**EXERCISE INSTRUCTIONS:**
The first line to copy is the one with "parts.append(screws)"; the last is the one with "obj.data.transform(world)". Copy each line in that range exactly, leaving out all others.

※ ※ ※

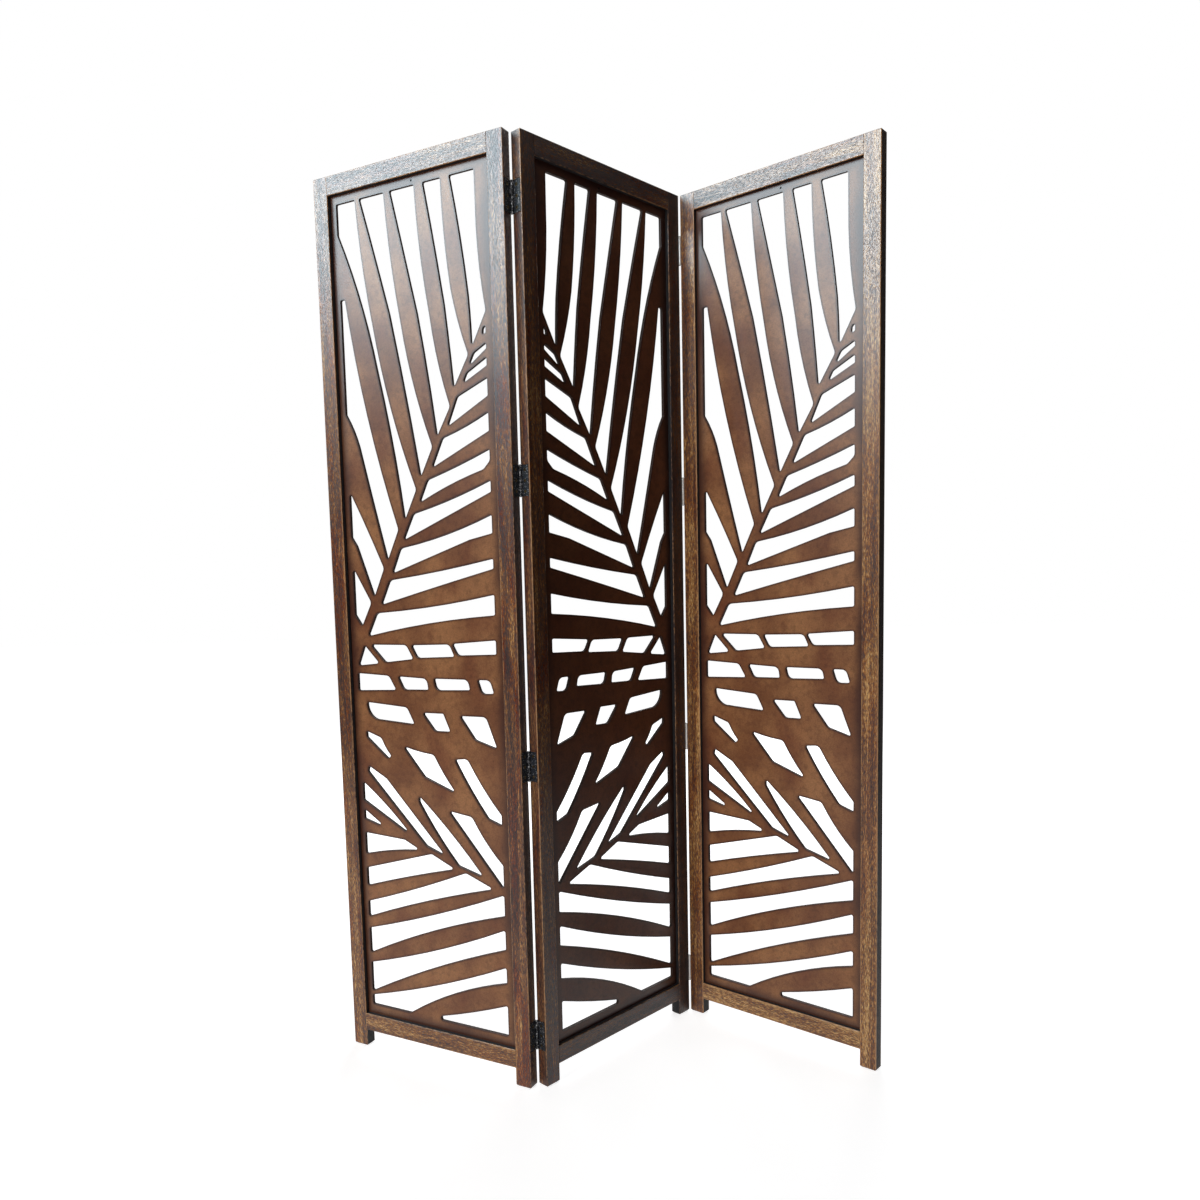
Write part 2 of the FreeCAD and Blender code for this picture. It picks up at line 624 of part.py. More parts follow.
def make_leaf(document, name, knuckles):
    """A hinge leaf about its pin's axis: its plate, its knuckles and its countersunk holes.

    The wood lies on the leaf's +X side, and the plate reaches from the axis towards -Y.
    """
    body = new_body(document, name)
    plate = new_sketch(body, "XY_Plane", f"{name}_plate")
    face = f"({knuckle_radius} - sizes.leaf_thickness)"
    add_rectangle(plate, face, "-sizes.leaf_reach", "sizes.leaf_thickness", "sizes.leaf_reach")
    pad(body, plate, "sizes.hinge_length")
    barrel = new_sketch(body, "XY_Plane", f"{name}_barrel")
    add_circle(barrel, "0", "0", knuckle_radius)
    pad(body, barrel, "sizes.hinge_length")
    bore = new_sketch(body, "XY_Plane", f"{name}_bore")
    add_circle(bore, "0", "0", "(sizes.pin_radius + sizes.running_clearance)")
    cut_through(body, bore, "sizes.hinge_length")

    notches = new_sketch(body, "YZ_Plane", f"{name}_notches")
    reach = f"({knuckle_radius} + sizes.knuckle_clearance)"
    for place in KNUCKLES:
        if place in knuckles:
            continue
        low = f"(({place} - 1 / 2) * {knuckle_step} - sizes.knuckle_gap / 2)"
        height = f"({knuckle_step} + sizes.knuckle_gap)"
        add_rectangle(notches, f"-{reach}", low, f"(2 * {reach})", height)
    cut_through(body, notches, f"(2 * {knuckle_radius})")

    holes = new_sketch(body, "YZ_Plane", f"{name}_screw_holes", face)
    for step in SCREW_STEPS:
        add_circle(holes, "-sizes.screw_line", f"({step} * sizes.screw_pitch)",
                   "(sizes.screw_radius + sizes.screw_clearance)")
    before = body.Shape.Volume
    hole = body.newObject("PartDesign::Hole", f"{name}_screw_hole")
    hole.Profile = holes
    hole.Reversed = True
    hole.DepthType = "ThroughAll"
    hole.HoleCutType = "Countersink"
    hole.HoleCutCustomValues = True
    bind(hole, Diameter="2 * (sizes.screw_radius + sizes.screw_clearance)",
         HoleCutCountersinkAngle="sizes.countersink_angle",
         HoleCutDiameter="2 * (sizes.screw_head_radius + sizes.screw_clearance)")
    document.recompute()
    if not body.Shape.Volume < before:
        raise RuntimeError(f"{hole.Name} cuts nothing")
    return body


def make_pin(document, name):
    """A hinge pin with a low button head at each end."""
    body = new_body(document, name)
    shank = new_sketch(body, "XY_Plane", f"{name}_shank")
    add_circle(shank, "0", "0", "sizes.pin_radius")
    pad(body, shank, "sizes.hinge_length + 2 * sizes.pin_head_height")
    for end in ("top", "bottom"):
        head = new_sketch(body, "XY_Plane", f"{name}_{end}_head",
                          ("" if end == "top" else "-") + "sizes.hinge_length / 2")
        add_circle(head, "0", "0", "sizes.pin_head_radius")
        button = pad(body, head, "sizes.pin_head_height", side="One side")
        button.Reversed = end == "bottom"
        document.recompute()
    tip = value(body, "sizes.hinge_length / 2 + sizes.pin_head_height")
    ease(body, "Fillet", "sizes.pin_head_height / 2",
         lambda edge: lies_at(edge, "Z", tip) or lies_at(edge, "Z", -tip))
    return body


def turned(profile):
    """A solid turned about the Z axis from the radius and height of each of its corners."""
    corners = [vector(radius, 0, height) for radius, height in profile]
    wire = Part.makePolygon(corners + corners[:1])
    return Part.Face(wire).revolve(vector(0, 0, 0), up, 360)


def screw_shape(sheet):
    """A countersunk wood screw with its head at the origin, driven towards -Z."""
    head = sheet.screw_head_radius
    shank = sheet.screw_radius
    neck = (shank - head) / math.tan(math.radians(sheet.countersink_angle / 2))
    length = sheet.screw_length
    solid = turned(((0, 0), (head, 0), (shank, neck), (shank, sheet.screw_point - length), (0, -length)))
    slot = Part.makeBox(sheet.screw_slot_length, sheet.screw_slot_width, 2 * sheet.screw_slot_depth)
    slot.translate(-slot.BoundBox.Center)
    crossed = slot.copy()
    crossed.rotate(vector(0, 0, 0), up, 90)
    return solid.cut([slot, crossed])


def dowel_shape(sheet):
    """A dowel along Z, centred, with chamfered ends."""
    radius = sheet.dowel_radius
    half = sheet.dowel_length / 2
    ease_size = sheet.dowel_chamfer
    return turned(((0, -half), (radius - ease_size, -half), (radius, ease_size - half),
                   (radius, half - ease_size), (radius - ease_size, half), (0, half)))


def make_group(document, name, shape, places):
    """Equal fasteners of one panel as a group of separate solids."""
    group = document.addObject("Part::Feature", name)
    group.Label = name
    solids = []
    for place in places:
        solid = shape.copy()
        solid.Placement = place
        solids.append(solid)
    group.Shape = Part.makeCompound(solids)
    return group


def turned_about(axis, angle, position=vector(0, 0, 0)):
    """A placement at a position, turned about an axis."""
    return FreeCAD.Placement(position, FreeCAD.Rotation(axis, angle))


def hinge_place(sheet, side, pin_face, height):
    """The place of a leaf about its pin, in its panel's own frame."""
    half_turns = {
        (1, BACK): vector(0, 1, 0),
        (1, FRONT): up,
        (-1, FRONT): vector(1, 0, 0),
    }
    axis = half_turns.get((side, pin_face), up)
    angle = 180 if (side, pin_face) in half_turns else 0
    across = side * value(sheet, f"{half_width} + {edge_to_axis}")
    through = pin_face * value(sheet, f"{half_thickness} + sizes.pin_proud")
    return turned_about(axis, angle, vector(across, through, height))


def panel_places(sheet):
    """Where the three panels stand, joined at their pins and centred on the floor."""
    yaws = {"left": sheet.middle_yaw - sheet.left_turn, "middle": sheet.middle_yaw,
            "right": sheet.middle_yaw - sheet.right_turn}
    places = {name: turned_about(up, yaw) for name, yaw in yaws.items()}
    for name, side, pin_face in (("left", -1, BACK), ("right", 1, FRONT)):
        fixed_pin = hinge_place(sheet, side, pin_face, 0).Base
        moving_pin = hinge_place(sheet, -side, pin_face, 0).Base
        places[name].Base = places["middle"].multVec(fixed_pin) - places[name].multVec(moving_pin)
    box = FreeCAD.BoundBox()
    for place in places.values():
        for across in (-sheet.panel_width / 2, sheet.panel_width / 2):
            for through in (-sheet.frame_thickness / 2, sheet.frame_thickness / 2):
                box.add(place.multVec(vector(across, through, 0)))
    for place in places.values():
        place.Base -= box.Center
    return places


def build_panel(document, panel, pin_faces):
    """The stiles, rails and board of one panel, in the panel's own frame."""
    name = f"{panel}_panel"
    parts = []
    for word, side in SIDES.items():
        parts.append(make_stile(document, f"{name}_{word}_stile", side, pin_faces.get(word)))
    parts.append(make_rail(document, f"{name}_top_rail", sight_top, "sizes.top_rail_face", -1))
    parts.append(make_rail(document, f"{name}_bottom_rail", "sizes.leg_height",
                           "sizes.bottom_rail_face", 1))
    parts.append(make_board(document, f"{name}_board"))
    return parts


def build_dowels(document, sheet, panel):
    """The dowels of one panel, two in each corner of its frame."""
    places = []
    for side in SIDES.values():
        across = side * value(sheet, f"{rail_length} / 2")
        for height in dowel_heights():
            position = vector(across, 0, value(sheet, height))
            places.append(turned_about(vector(0, 1, 0), 90, position))
    return make_group(document, f"{panel}_panel_dowels", dowel_shape(sheet), places)


def build_screws(document, sheet, name, side, pin_face):
    """The screws that fix the four leaves on one edge of a panel."""
    head_height = value(sheet, f"{knuckle_radius} - sizes.leaf_thickness")
    places = []
    for height in hinge_heights.values():
        leaf = hinge_place(sheet, side, pin_face, value(sheet, height))
        for step in SCREW_STEPS:
            seat = vector(head_height, -sheet.screw_line, step * sheet.screw_pitch)
            places.append(leaf * turned_about(vector(0, 1, 0), -90, seat))
    return make_group(document, name, screw_shape(sheet), places)


def build_screen(document):
    """All the sub-parts of the screen, each placed where it stands."""
    sheet = make_sheet(document)
    places = panel_places(sheet)
    pin_faces = {
        "left": {"right": BACK},
        "middle": {"left": BACK, "right": FRONT},
        "right": {"left": FRONT},
    }
    parts = []
    for panel, place in places.items():
        for part in build_panel(document, panel, pin_faces[panel]):
            part.Placement = place
            parts.append(part)
        dowels = build_dowels(document, sheet, panel)
        dowels.Placement = place
        parts.append(dowels)
    # The middle panel's board is turned round, so its fronds lean the other way.
    turned_board = next(part for part in parts if part.Label == "middle_panel_board")
    turned_board.Placement = places["middle"] * turned_about(up, 180)

    for joint, side, pin_face in (("left", -1, BACK), ("right", 1, FRONT)):
        for level, height in hinge_heights.items():
            name = f"{joint}_hinge_{level}"
            raised = value(sheet, height)
            middle_place = places["middle"] * hinge_place(sheet, side, pin_face, raised)
            outer_place = places[joint] * hinge_place(sheet, -side, pin_face, raised)
            middle_leaf = make_leaf(document, f"{name}_middle_leaf", MIDDLE_KNUCKLES)
            middle_leaf.Placement = middle_place
            outer_leaf = make_leaf(document, f"{name}_outer_leaf", OUTER_KNUCKLES)
            outer_leaf.Placement = outer_place
            pin = make_pin(document, f"{name}_pin")
            pin.Placement = middle_place
            parts += [middle_leaf, outer_leaf, pin]
        for panel, edge in (("middle", side), (joint, -side)):
            screws = build_screws(document, sheet, f"{joint}_hinge_screws_{panel}", edge, pin_face)
            screws.Placement = places[panel]
            parts.append(screws)
    document.recompute()
    return parts


def check(document, parts):
    """Stop if any feature failed or any sub-part has no sound shape."""
    for item in document.Objects:
        if "Invalid" in item.State or "Error" in item.State:
            raise RuntimeError(f"{item.Name} failed: {item.State}")
    for part in parts:
        if part.Shape.isNull() or not part.Shape.isValid() or not part.Shape.Solids:
            raise RuntimeError(f"{part.Label} has no sound shape")


def main():
    """Build the screen, check it and write one file for each sub-part."""
    document = FreeCAD.newDocument("folding_screen")
    parts = build_screen(document)
    check(document, parts)
    os.makedirs("parts", exist_ok=True)
    for part in parts:
        part.Shape.exportStep(f"parts/{part.Label}.step")
        print(part.Label, len(part.Shape.Solids), "solids", round(part.Shape.Volume), "mm3")


main()
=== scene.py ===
"""The looks of a folding screen: three stained wooden frames with routed fretwork boards."""

import logging
import math
from dataclasses import dataclass
from enum import Enum
from typing import NamedTuple

import bpy
from mathutils import Matrix, Vector


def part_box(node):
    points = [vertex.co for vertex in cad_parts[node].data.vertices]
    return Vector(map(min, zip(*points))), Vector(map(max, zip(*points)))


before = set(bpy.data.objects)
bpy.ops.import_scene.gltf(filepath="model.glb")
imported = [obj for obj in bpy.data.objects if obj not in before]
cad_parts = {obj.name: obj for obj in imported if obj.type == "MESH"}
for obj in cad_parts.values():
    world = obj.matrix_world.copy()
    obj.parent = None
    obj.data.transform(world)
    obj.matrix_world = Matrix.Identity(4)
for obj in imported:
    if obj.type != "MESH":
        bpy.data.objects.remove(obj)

Colour = tuple[float, float, float, float]
Socket = bpy.types.NodeSocket

WHITE: Colour = (1.0, 1.0, 1.0, 1.0)
log = logging.getLogger("folding_screen")

# The curve by which a display shows light: a straight toe, then a power.
TOE_END = 0.04045
TOE_SLOPE = 12.92
CURVE_OFFSET = 0.055
CURVE_POWER = 2.4

# The inner detail of the fine spots on metal and raw beech.
SPOT_DETAIL = 3.0
SPOT_CONTRAST = 0.6


class Grain(Enum):
    """Which way the grain of a piece of wood runs, as the turn that stands it upright."""

    UPRIGHT = 0.0
    LEVEL = math.pi / 2


class Unseen(Enum):
    """By which kind of surface a lamp isn't seen. No lamp is seen by the camera."""

    BY_CAMERA = "visible_camera"
    BY_MATT = "visible_diffuse"
    BY_GLOSS = "visible_glossy"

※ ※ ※

**THE RESPONSE:**
            parts.append(screws)
    document.recompute()
    return parts


def check(document, parts):
    """Stop if any feature failed or any sub-part has no sound shape."""
    for item in document.Objects:
        if "Invalid" in item.State or "Error" in item.State:
            raise RuntimeError(f"{item.Name} failed: {item.State}")
    for part in parts:
        if part.Shape.isNull() or not part.Shape.isValid() or not part.Shape.Solids:
            raise RuntimeError(f"{part.Label} has no sound shape")


def main():
    """Build the screen, check it and write one file for each sub-part."""
    document = FreeCAD.newDocument("folding_screen")
    parts = build_screen(document)
    check(document, parts)
    os.makedirs("parts", exist_ok=True)
    for part in parts:
        part.Shape.exportStep(f"parts/{part.Label}.step")
        print(part.Label, len(part.Shape.Solids), "solids", round(part.Shape.Volume), "mm3")


main()
=== scene.py ===
"""The looks of a folding screen: three stained wooden frames with routed fretwork boards."""

import logging
import math
from dataclasses import dataclass
from enum import Enum
from typing import NamedTuple

import bpy
from mathutils import Matrix, Vector


def part_box(node):
    points = [vertex.co for vertex in cad_parts[node].data.vertices]
    return Vector(map(min, zip(*points))), Vector(map(max, zip(*points)))


before = set(bpy.data.objects)
bpy.ops.import_scene.gltf(filepath="model.glb")
imported = [obj for obj in bpy.data.objects if obj not in before]
cad_parts = {obj.name: obj for obj in imported if obj.type == "MESH"}
for obj in cad_parts.values():
    world = obj.matrix_world.copy()
    obj.parent = None
    obj.data.transform(world)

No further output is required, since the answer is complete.